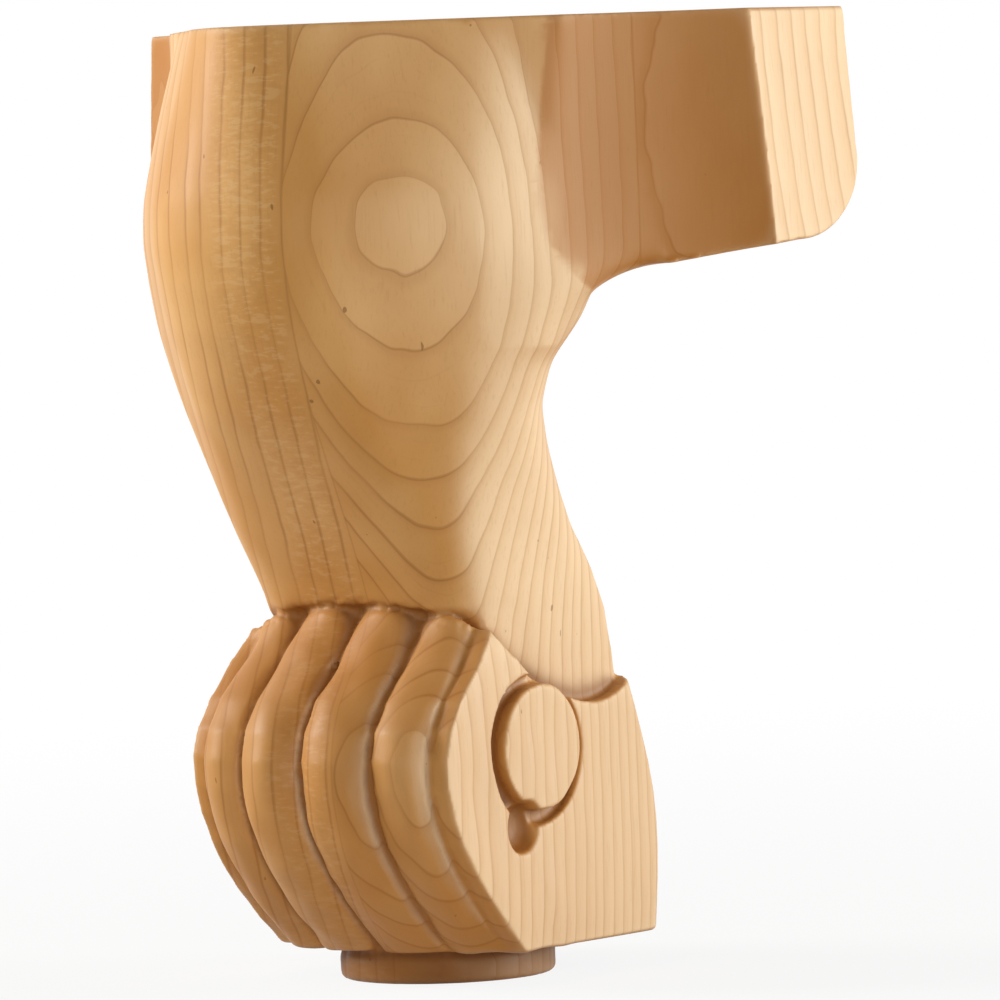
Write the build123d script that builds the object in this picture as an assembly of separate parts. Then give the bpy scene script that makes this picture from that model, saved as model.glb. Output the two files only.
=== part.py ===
from build123d import *
import os
from math import sqrt

# Carved corner leg of the French cabriole type, in millimetres.
# The origin is the centre of the pad's underside. Z is up, and the outer corner of the leg points to -Y.
# The leg is the same on both sides of the plane X = 0. An ear runs back at 45 degrees on each side:
# "along" is the distance in the right ear's direction, and "across" the distance square to it.

# Whole leg
HEIGHT = 203.0

# Leg from the top block over the knee to the ankle: height, then the corners of the outline
# (front, face, side front, side back, back) as X and Y. The leg touches the middle of each side of it.
LEG_STATIONS = (
    (203.0, ((8.5, -62.0), (29.4, -40.6), (49.3, -19.4), (49.3, 8.0), (10.0, 44.0))),
    (184.0, ((10.8, -65.5), (32.8, -45.6), (48.7, -27.5), (52.0, 0.0), (10.0, 43.0))),
    (163.0, ((14.3, -69.3), (36.7, -49.0), (48.3, -33.4), (56.5, -7.0), (11.0, 41.0))),
    (145.0, ((13.7, -67.0), (34.6, -47.2), (48.0, -33.1), (59.5, -11.5), (12.0, 31.5))),
    (134.0, ((15.0, -61.9), (32.4, -45.2), (45.6, -32.7), (49.0, -14.0), (14.0, 20.5))),
    (123.0, ((16.5, -55.7), (29.8, -42.8), (41.9, -32.3), (43.0, -14.0), (16.0, 14.5))),
    (100.0, ((18.5, -39.8), (27.2, -34.5), (33.8, -27.5), (35.2, 3.0), (24.0, 12.0))),
    (80.0, ((17.0, -28.3), (25.0, -25.0), (30.2, -18.5), (31.2, 16.0), (27.5, 24.0))),
    (60.0, ((16.0, -22.0), (22.0, -19.0), (28.0, -13.0), (30.5, 21.0), (28.5, 27.0))),
    (50.0, ((16.0, -22.0), (22.0, -19.0), (28.0, -13.0), (30.5, 21.0), (28.5, 27.0))),
)
LEG_SECTIONS = 18          # evenly spaced sections that the leg is lofted through

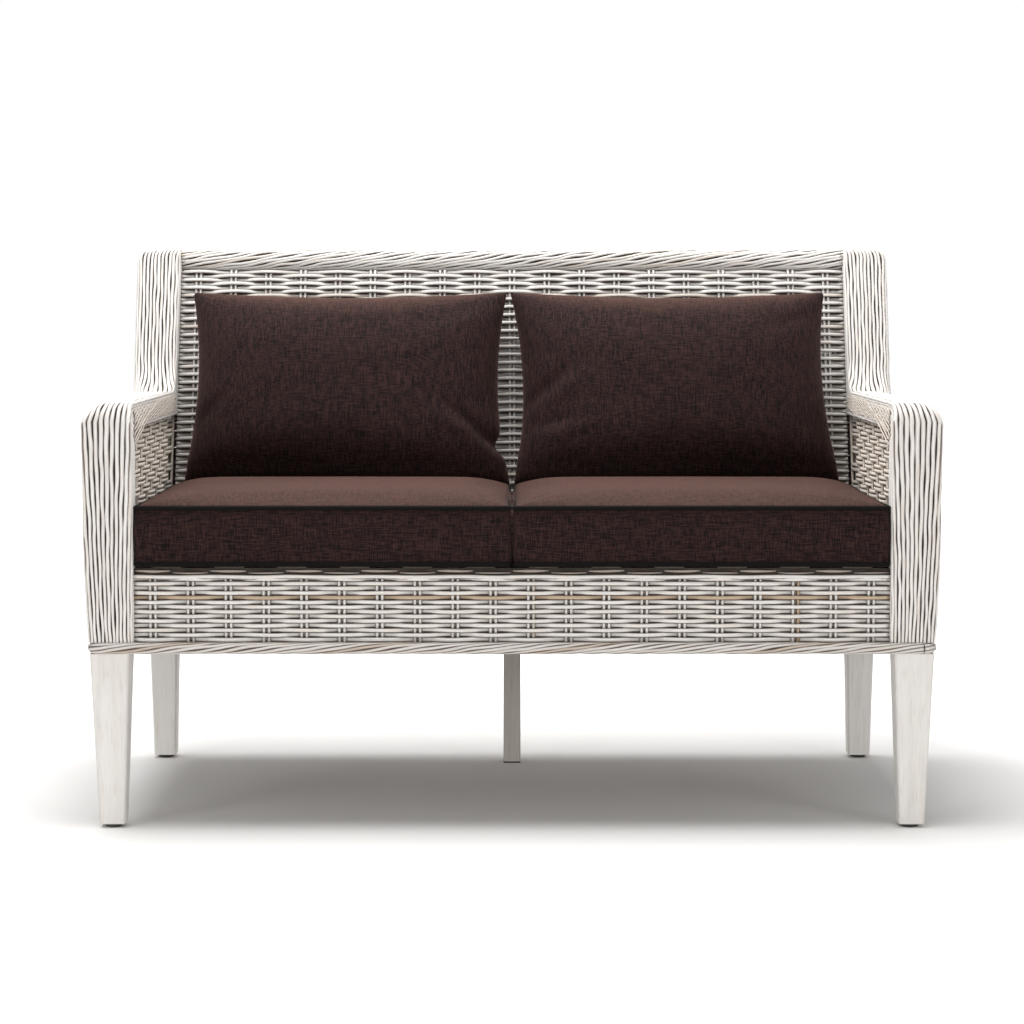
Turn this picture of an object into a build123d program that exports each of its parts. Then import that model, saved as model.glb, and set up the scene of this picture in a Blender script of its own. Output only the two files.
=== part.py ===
────────────────
- [TASK GOAL]: Print the records above verbatim from their first line to the line containing "HEIGHT = 203.0", both included, and stop there.

- [RESULT OF THIS TASK]:
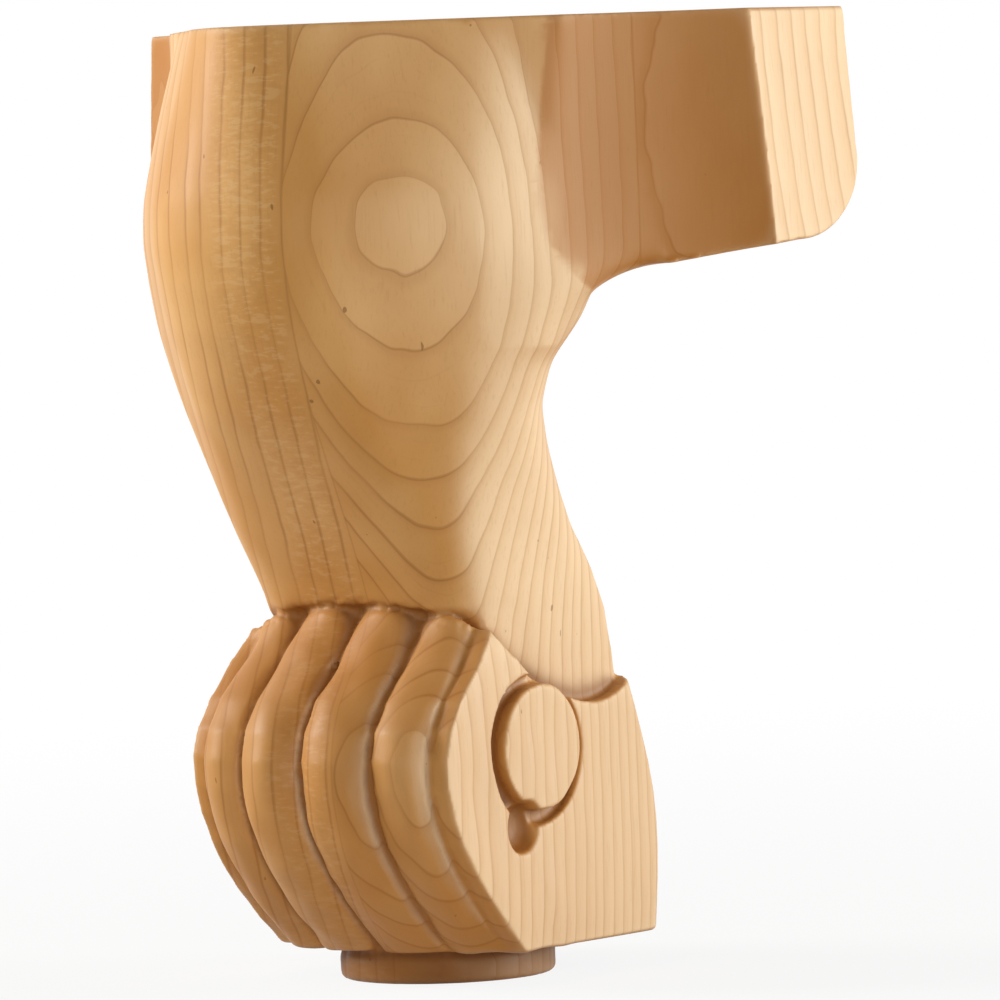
Write the build123d script that builds the object in this picture as an assembly of separate parts. Then give the bpy scene script that makes this picture from that model, saved as model.glb. Output the two files only.
=== part.py ===
from build123d import *
import os
from math import sqrt

# Carved corner leg of the French cabriole type, in millimetres.
# The origin is the centre of the pad's underside. Z is up, and the outer corner of the leg points to -Y.
# The leg is the same on both sides of the plane X = 0. An ear runs back at 45 degrees on each side:
# "along" is the distance in the right ear's direction, and "across" the distance square to it.

# Whole leg
HEIGHT = 203.0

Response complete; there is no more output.